From 1911 to 1914, he published the weekly newspaper Aretias (Ἀρητιάς), named after Aretias, from the printing house of an Armenian named Vahan Pelagian.

===Expulsion and later life===
During the Pontic Greek genocide, he was sentenced to death by the Turkish National Movement, but managed to escape death. After the end of the Greco-Turkish War in 1922, he worked for the Ecumenical Patriarchate of Constantinople, where he helped treat Pontic Greek refugees. As he could not return to his city due to the 1923 population exchange, he moved to Hymettus in Greece, where he was elected as president of the local community.

He continued to work as a journalist for newspapers and magazines, publishing articles concerning the history and folklore of Kerasous. He died in 1943, due to hardships sustained during the German occupation of Greece in World War II. The magazine Chronicles of Pontus wrote an article commemorating him the same year.

==Works==
===List of works===
- The Contemporary General History of Pontus (Σύγχρονος Γενική Ιστορία του Πόντου), published in Athens in 1925.

- Wedding songs and customs of Kerasous (Γαμήλια τραγούδια και έθιμα της Κερασούντας), published in the Pontic Papers in 1937.
- The origin of the Pontic name Poulantzakis (Πόθεν το όνομα Πουλαντζάκης του Πόντου), published in the Pontic Papers in 1938.

===Modern reevaluation===
The methodological neutrality for the number of 353,00 dead he provides in The Contemporary General History of Pontus has been reevaluated by Andrekos Varnava.

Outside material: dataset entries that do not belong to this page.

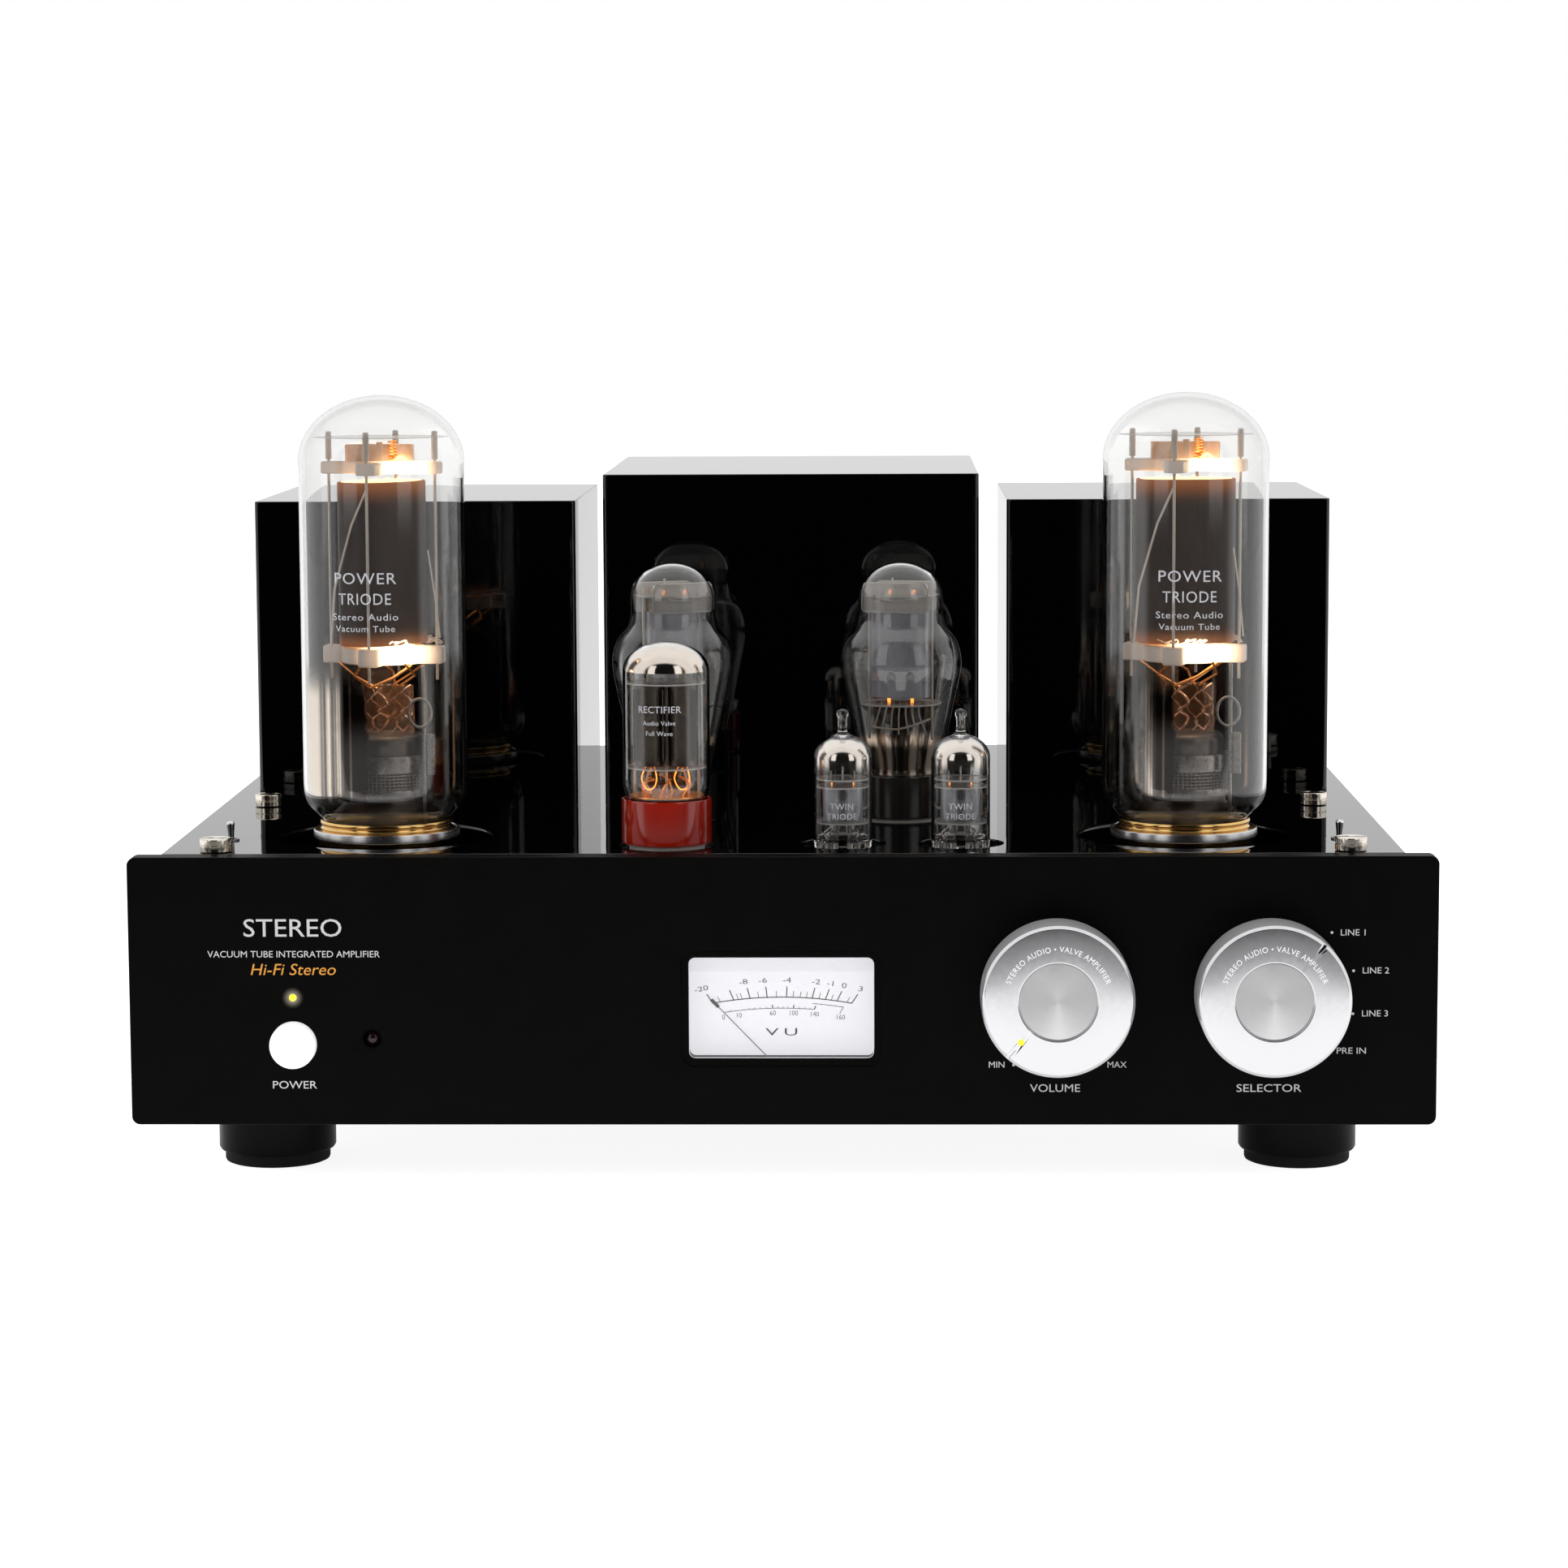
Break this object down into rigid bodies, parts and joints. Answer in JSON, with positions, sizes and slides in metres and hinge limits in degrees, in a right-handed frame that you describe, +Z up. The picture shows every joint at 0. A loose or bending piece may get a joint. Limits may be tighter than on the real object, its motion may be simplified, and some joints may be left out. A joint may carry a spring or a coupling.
{
  "type": "integrated amplifier",
  "caption": "Valve integrated amplifier with a thick black front panel, level meter, volume and selector knobs, glowing valves on a gloss deck and transformer covers behind.",
  "frame": {"origin": "middle of the outline on the surface the feet stand on", "axes": "+X to the right as seen from the front, +Y to the rear (the front panel faces -Y), +Z up"},
  "size_m": [0.465, 0.407, 0.2831],
  "materials": {
    "satin_black": "satin black anodised",
    "gloss_black": "high gloss black",
    "chassis_black": "fine powder coat",
    "foot_black": "dark anodised, turned",
    "rubber_black": "matte",
    "steel_screw": "machined",
    "lamination": "varnished laminations",
    "copper_coil": "enamelled copper under tape",
    "board_green": "solder mask",
    "capacitor_blue": "printed sleeve",
    "ceramic_white": "glazed",
    "brass_gold": "polished",
    "collar_aluminium": "turned, brushed",
    "socket_black": "moulded",
    "lamp_yellow": "glowing lamp",
    "eye_dark": "infrared filter",
    "dial_cream": "printed, lit from behind",
    "clear_lens": "clear, polished",
    "pot_grey": "plated can",
    "switch_brown": "laminated wafer",
    "trim_blue": "moulded",
    "toggle_black": "moulded",
    "terminal_red": "insulated, moulded",
    "jack_gold": "gold plated",
    "inlet_black": "moulded",
    "valve_glass": "blown, clear",
    "base_red": "moulded phenolic",
    "base_black": "moulded phenolic",
    "valve_metal": "nickel plated sheet",
    "button_white": "smooth",
    "needle_black": "matte",
    "knob_aluminium": "spun, anodised",
    "shaft_steel": "turned",
    "cap_chrome": "polished"
  },
  "bodies": {
    "chassis": {"front_panel": "satin_black", "deck_plate": "gloss_black", "chassis_frame": "chassis_black", "rear_panel": "chassis_black", "bottom_plate": "chassis_black", "feet": "foot_black", "foot_pads": "rubber_black", "foot_screws": "steel_screw", "left_transformer_cover": "gloss_black", "center_transformer_cover": "gloss_black", "right_transformer_cover": "gloss_black", "transformer_cores": "lamination", "transformer_coils": "copper_coil", "filter_choke": "lamination", "circuit_board": "board_green", "filter_capacitors": "capacitor_blue", "power_valve_sockets": "ceramic_white", "power_socket_shells": "brass_gold", "power_socket_collars": "collar_aluminium", "octal_sockets": "ceramic_white", "noval_sockets": "socket_black", "power_switch": "toggle_black", "power_led": "lamp_yellow", "ir_receiver": "eye_dark", "meter_case": "socket_black", "meter_dial": "dial_cream", "meter_lens": "clear_lens", "volume_pot": "pot_grey", "selector_switch": "switch_brown", "trim_pots": "trim_blue", "toggle_switches": "toggle_black", "speaker_sockets": "terminal_red", "input_jacks": "jack_gold", "mains_inlet": "inlet_black"},
    "left_power_valve": {"left_power_valve_base": "brass_gold", "left_power_valve_glass": "valve_glass"},
    "right_power_valve": {"right_power_valve_base": "brass_gold", "right_power_valve_glass": "valve_glass"},
    "rectifier": {"rectifier_base": "base_red", "rectifier_glass": "valve_glass"},
    "left_driver": {"left_driver_base": "base_black", "left_driver_glass": "valve_glass"},
    "right_driver": {"right_driver_base": "base_black", "right_driver_glass": "valve_glass"},
    "left_input_valve": {"left_input_valve_mount": "valve_metal", "left_input_valve_glass": "valve_glass"},
    "right_input_valve": {"right_input_valve_mount": "valve_metal", "right_input_valve_glass": "valve_glass"},
    "power_button": {"power_button": "button_white"},
    "needle": {"meter_needle": "needle_black"},
    "volume": {"volume_knob": "knob_aluminium", "volume_shaft": "shaft_steel"},
    "selector": {"selector_knob": "knob_aluminium", "selector_shaft": "shaft_steel"},
    "left_toggle": {"left_toggle_lever": "cap_chrome"},
    "right_toggle": {"right_toggle_lever": "cap_chrome"},
    "left_front_trim": {"left_front_trim_cap": "cap_chrome"},
    "right_front_trim": {"right_front_trim_cap": "cap_chrome"},
    "left_rear_trim": {"left_rear_trim_cap": "cap_chrome"},
    "right_rear_trim": {"right_rear_trim_cap": "cap_chrome"}
  },
  "joints": [
    {"name": "left_power_valve_lift", "type": "slide", "parent": "chassis", "child": "left_power_valve", "axis": [0, 0, 1], "range_m": [0, 0.06]},
    {"name": "right_power_valve_lift", "type": "slide", "parent": "chassis", "child": "right_power_valve", "axis": [0, 0, 1], "range_m": [0, 0.06]},
    {"name": "rectifier_lift", "type": "slide", "parent": "chassis", "child": "rectifier", "axis": [0, 0, 1], "range_m": [0, 0.025]},
    {"name": "left_driver_lift", "type": "slide", "parent": "chassis", "child": "left_driver", "axis": [0, 0, 1], "range_m": [0, 0.025]},
    {"name": "right_driver_lift", "type": "slide", "parent": "chassis", "child": "right_driver", "axis": [0, 0, 1], "range_m": [0, 0.025]},
    {"name": "left_input_valve_lift", "type": "slide", "parent": "chassis", "child": "left_input_valve", "axis": [0, 0, 1], "range_m": [0, 0.02]},
    {"name": "right_input_valve_lift", "type": "slide", "parent": "chassis", "child": "right_input_valve", "axis": [0, 0, 1], "range_m": [0, 0.02]},
    {"name": "power_button_press", "type": "slide", "parent": "chassis", "child": "power_button", "axis": [0, 1, 0], "range_m": [0, 0.003], "stiffness_N_per_m": 400, "springref_m": -0.002},
    {"name": "needle_swing", "type": "hinge", "parent": "chassis", "child": "needle", "pos_m": [0, -0.1733, 0.0424], "axis": [0, 1, 0], "range_deg": [0, 88], "stiffness_Nm_per_rad": 0.00002, "springref_deg": -11.46},
    {"name": "volume_turn", "type": "hinge", "parent": "chassis", "child": "volume", "pos_m": [0.0975, -0.1835, 0.0726], "axis": [0, 1, 0], "range_deg": [-12.5, 287.5]},
    {"name": "selector_turn", "type": "hinge", "parent": "chassis", "child": "selector", "pos_m": [0.1732, -0.1835, 0.0726], "axis": [0, 1, 0], "range_deg": [0, 94]},
    {"name": "left_toggle_throw", "type": "hinge", "parent": "chassis", "child": "left_toggle", "pos_m": [-0.202, -0.1365, 0.1194], "axis": [-1, 0, 0], "range_deg": [0, 20]},
    {"name": "right_toggle_throw", "type": "hinge", "parent": "chassis", "child": "right_toggle", "pos_m": [0.202, -0.1365, 0.1194], "axis": [-1, 0, 0], "range_deg": [0, 20]},
    {"name": "left_front_trim_turn", "type": "hinge", "parent": "chassis", "child": "left_front_trim", "pos_m": [-0.203, -0.1671, 0.1214], "axis": [0, 0, -1], "range_deg": [-150, 150]},
    {"name": "left_rear_trim_turn", "type": "hinge", "parent": "chassis", "child": "left_rear_trim", "pos_m": [-0.203, -0.0355, 0.1214], "axis": [0, 0, -1], "range_deg": [-150, 150]},
    {"name": "right_front_trim_turn", "type": "hinge", "parent": "chassis", "child": "right_front_trim", "pos_m": [0.203, -0.1671, 0.1214], "axis": [0, 0, -1], "range_deg": [-150, 150]},
    {"name": "right_rear_trim_turn", "type": "hinge", "parent": "chassis", "child": "right_rear_trim", "pos_m": [0.203, -0.0355, 0.1214], "axis": [0, 0, -1], "range_deg": [-150, 150]}
  ]
}
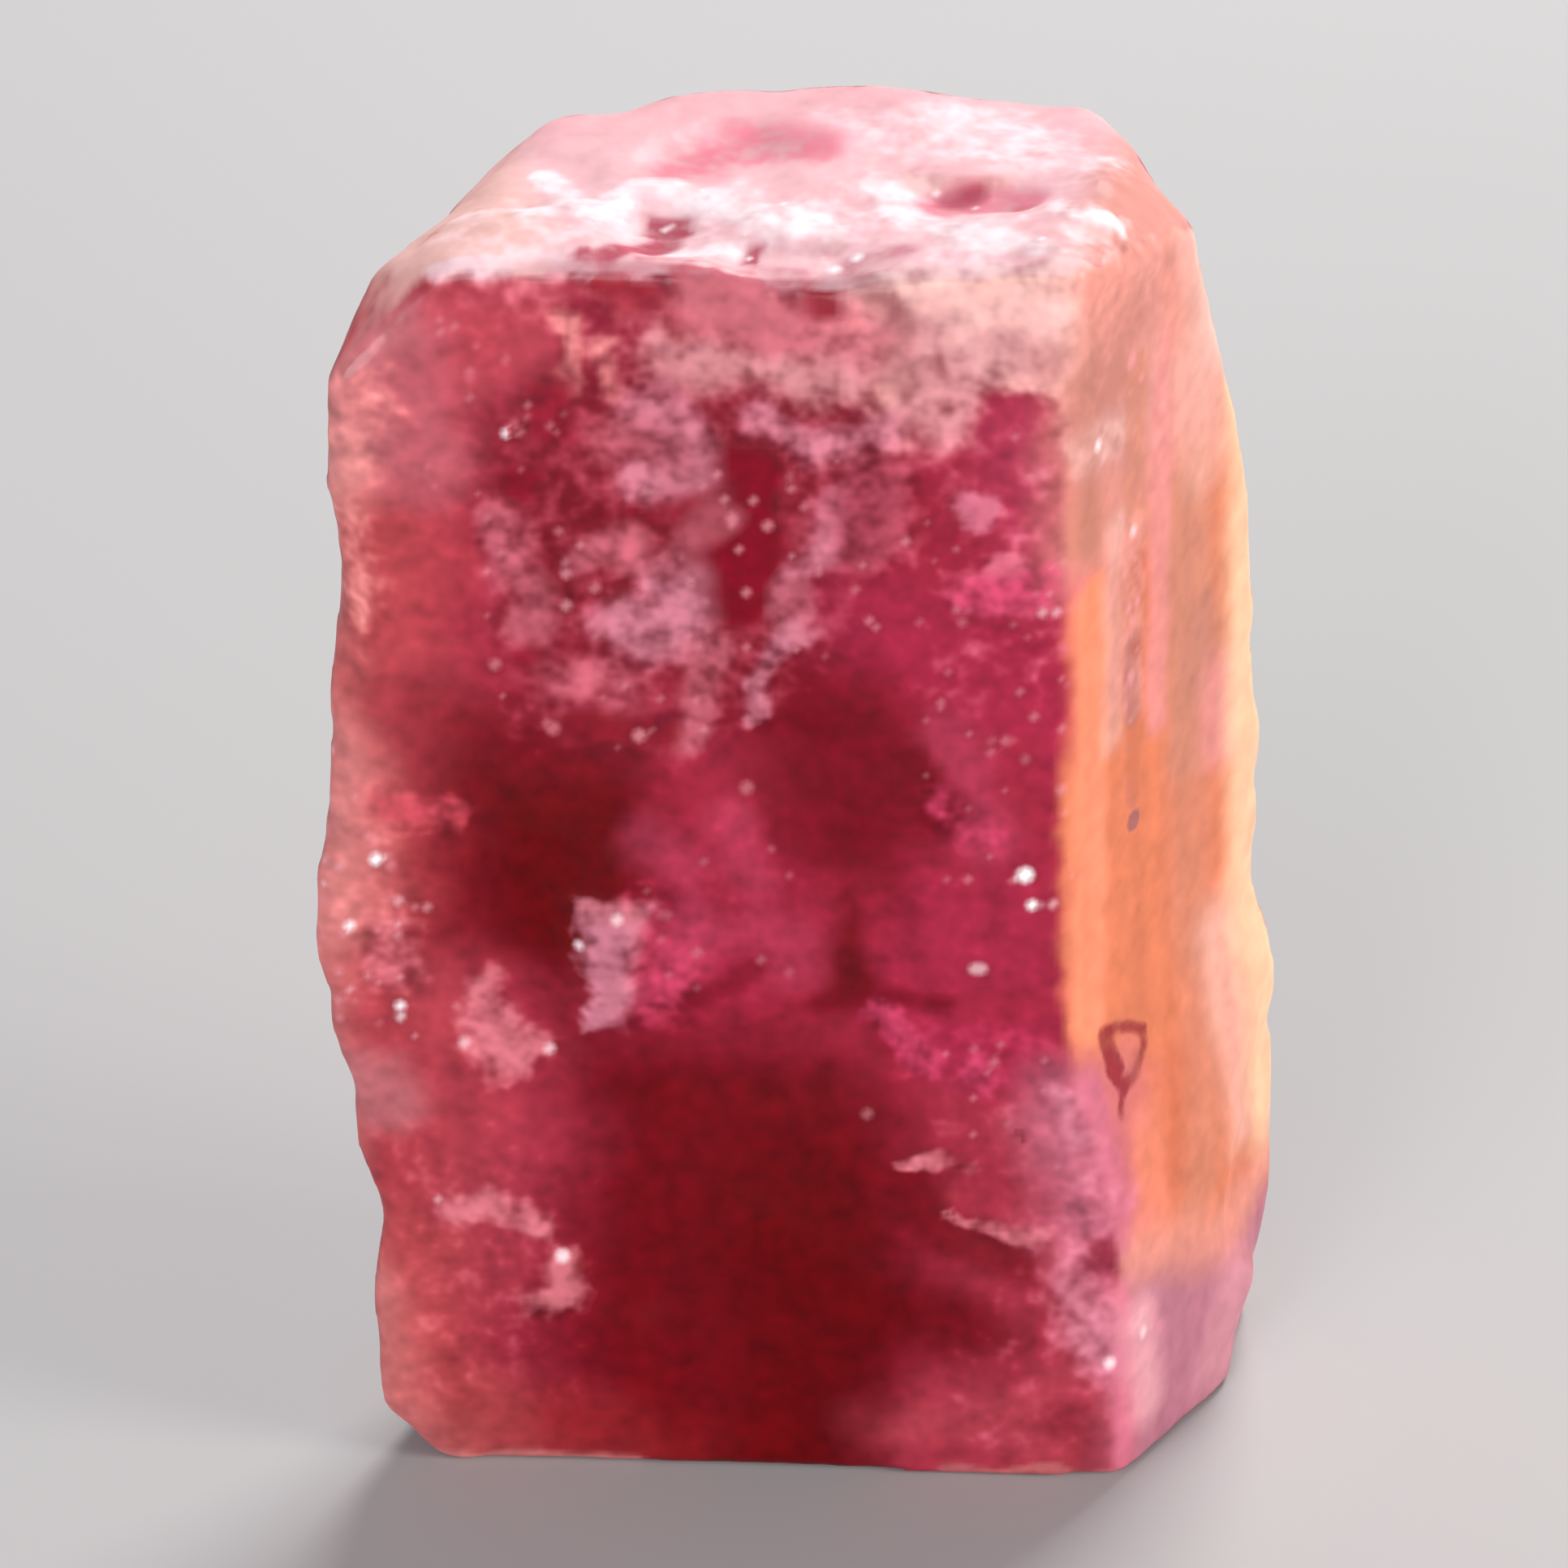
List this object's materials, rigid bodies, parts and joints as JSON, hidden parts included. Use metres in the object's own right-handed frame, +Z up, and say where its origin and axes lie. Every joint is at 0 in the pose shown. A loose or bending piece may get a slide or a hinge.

Scholars Tasos Kostopoulos and Nicholas Doumanis, argue that based on a comparative analysis of Ottoman census data and refugee records, a more realistic estimate for the death toll in the Pontus region between 1912 and 1923 lies at around 100,000.

==Sources==
- "Georgios K. Valavanis"
- Varnava, Andrekos (2025). "Distinguishing between genocide and ethnic cleansing in the Ottoman Empire (1914–23) and why this matters"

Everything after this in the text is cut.